Barclay’s War
David Chandler, 19 March 1981
Given the amount of attention that has been lavished on the Napoleonic period in its many aspects, it may seem strange that a full life of Field-Marshal Prince Barclay de Tolly has not appeared before now: but it is not difficult to suggest reasons for this. Barclay had a rather dour and in some ways unattractive personality. He had little of the panache of his rival Russian commander, Prince Bagration, the epitome of dash and colour, whose mortal wounding at Borodino was deeply mourned by Tsar, people and army alike. Instead he was immensely thorough, cautious and intensely professional. Nor did he enjoy the mystique of the veteran Kutusov, detested by the Tsar and with the stigma of Austerlitz on his reputation, but set over Barclay’s head as supreme commander (after Tsar Alexander) as the crisis of the 1812 campaign was reached after the abandonment of Smolensk.

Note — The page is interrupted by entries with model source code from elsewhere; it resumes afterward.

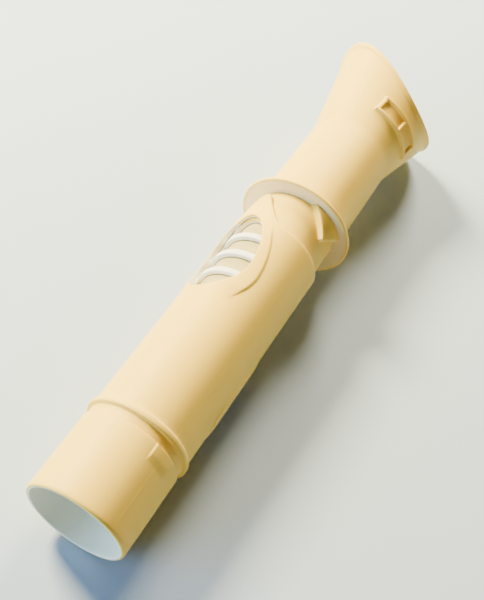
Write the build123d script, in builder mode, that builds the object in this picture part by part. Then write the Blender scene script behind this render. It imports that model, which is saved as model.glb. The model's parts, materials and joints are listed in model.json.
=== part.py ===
from build123d import *
from math import cos, radians, sin
import os

# Grunt tube call: a blown reed call with a twist sleeve.
# The tube lies along +Y, from the rim of its exhaust end at the origin to the mouth.
# "Front" is the pointer lug's side, turned by ROLL from +Z towards +X. "Side" is a quarter
# turn further, where the lower window is. The upper window is on the opposite side.
# Lengths are millimetres, and a station is a distance along the tube.

# Driving dimensions
R = 16.0  # outer radius of the barrel, which the outside's proportions follow
ROLL = 47.0  # degrees
RUN = 0.3  # gap between pieces that turn past each other
FIT = 0.05  # gap between pieces that are pushed together
NIP = 0.04  # gap left round an O-ring in its groove
LONG = 3 * R  # reach of a cut that goes right through

# Exhaust tube
exhaust_end = 1.64 * R
exhaust_wall = 1.4
exhaust_bore_r = R - exhaust_wall
socket_r = exhaust_bore_r - 0.6  # the barrel's spigot sits in a narrower socket
rim_round = 1.0
pad_start = 1.35 * R
pad_half_width = 0.245 * R
pad_r = R + 0.3
ridge_r = R + 0.06
ridge_half_width = 0.25

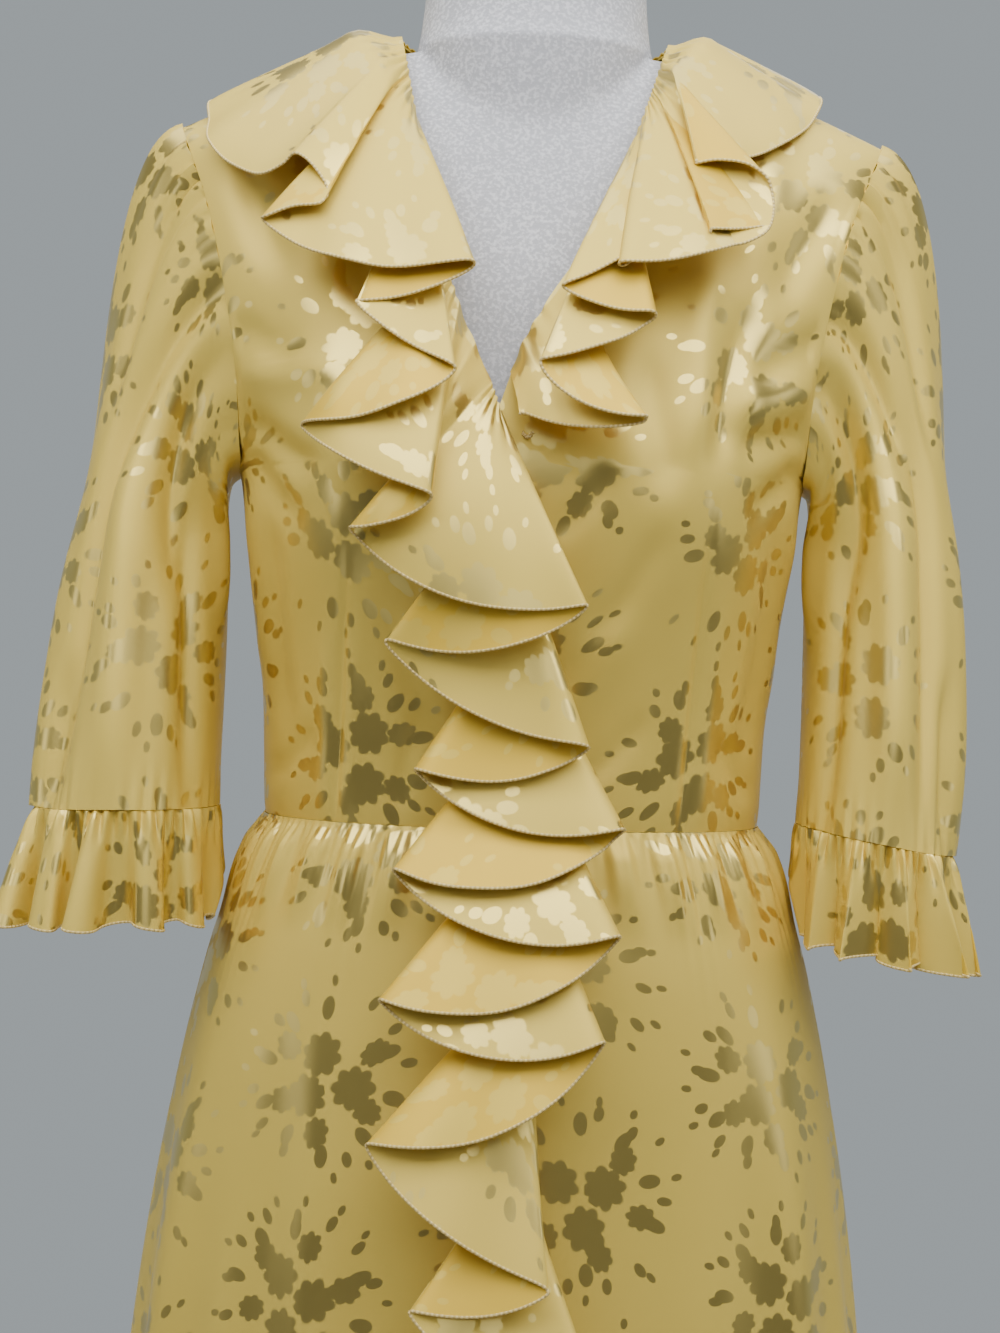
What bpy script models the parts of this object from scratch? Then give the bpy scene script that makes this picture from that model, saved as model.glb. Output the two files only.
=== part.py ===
"""A wrap dress with a flounced neckline, standing on a limbless dress form.

Every piece of cloth is a wall of even thickness round a middle surface that is worked out
from the dress's own sizes. The dress faces -Y, +Z is up, and the wearer's right is at -X.
The origin is on the floor, under the middle of the form.
"""

import math

import bpy
import numpy as np

# Cloth walls and the gaps between the pieces
PANEL_WALL = 0.0012
FLOUNCE_WALL = 0.0011
SEAM_GAP = 0.0003
HALF_SEAM = 0.0002

# A short step for measuring slopes, and the angle of the side seam from the front middle
STEP = 1e-4
SIDE = math.pi / 2

# Heights of the dress
HEM_Z = 0.350
WAIST_Z = 1.050
UNDERARM_Z = 1.236
CROSSING_Z = 1.266
SHOULDER_TIP = (0.196, 1.431)
SIDE_NECK = (0.074, 1.482)
BACK_NECK_Z = 1.466
BACK_NECK_Y = 0.062
SHOULDER_SEAM_Y = 0.010

# The section of the body: 2 is an ellipse, more is squarer
SECTION_POWER = 2.3
CLOSING_POWER = 2.4
CLOSING_Z = 1.290

# Soft fullness that the bust darts give: side place, height, depth and spread
BUST = {"x": 0.084, "z": 1.222, "depth": 0.016, "spread": 0.052}

# How far the overlapping front lies over the other one, and where it lifts off the side
OVERLAP_LIFT = 0.0032
LIFT_STARTS_X = -0.118
LIFT_ENDS_X = -0.092
LIFT_FADES = 0.05

# Sections of the bodice: height, half width, front depth, back depth
BODICE_SECTIONS = (
    (1.050, 0.1370, 0.104, 0.088),
    (1.093, 0.1385, 0.106, 0.092),
    (1.121, 0.1400, 0.109, 0.096),
    (1.149, 0.1425, 0.113, 0.100),
    (1.194, 0.1490, 0.119, 0.106),
    (1.236, 0.1560, 0.121, 0.110),
    (1.280, 0.1700, 0.117, 0.112),
    (1.330, 0.1860, 0.105, 0.108),
    (1.380, 0.1980, 0.090, 0.098),
    (1.431, 0.2060, 0.077, 0.084),
    (1.482, 0.2100, 0.066, 0.072),
)

# Rows of the bodice panels: 0 at the waist, 1 at the underarm, 2 at the shoulder seam
BODICE_LEVELS = (0.0, 0.17, 0.34, 0.5, 0.67, 0.84, 1.0, 1.05, 1.12, 1.24, 1.4, 1.57, 1.73, 1.86,
                 1.94, 1.985, 1.997, 2.0)

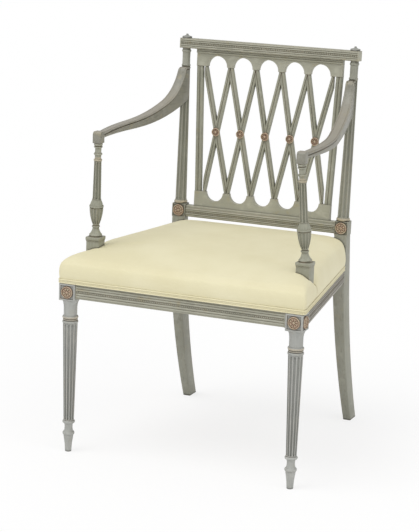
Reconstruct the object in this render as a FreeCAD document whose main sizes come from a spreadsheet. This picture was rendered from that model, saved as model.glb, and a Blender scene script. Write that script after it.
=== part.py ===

Of course, Kutusov’s reputation with posterity owes much to Tolstoy’s portrait in War and Peace, where the drunken old womaniser is depicted as a Russian father-figure of great cunning and latent genius, capable, in some mystically inspired way, of drawing the last ounce of effort out of the stolid, brave moujiks that made up the mass of the Russian armies. This image has been seized upon and endlessly refurbished by the Soviet authorities, for whom Kutusov is indubitably the hero sans reproche of the First Great Patriotic War.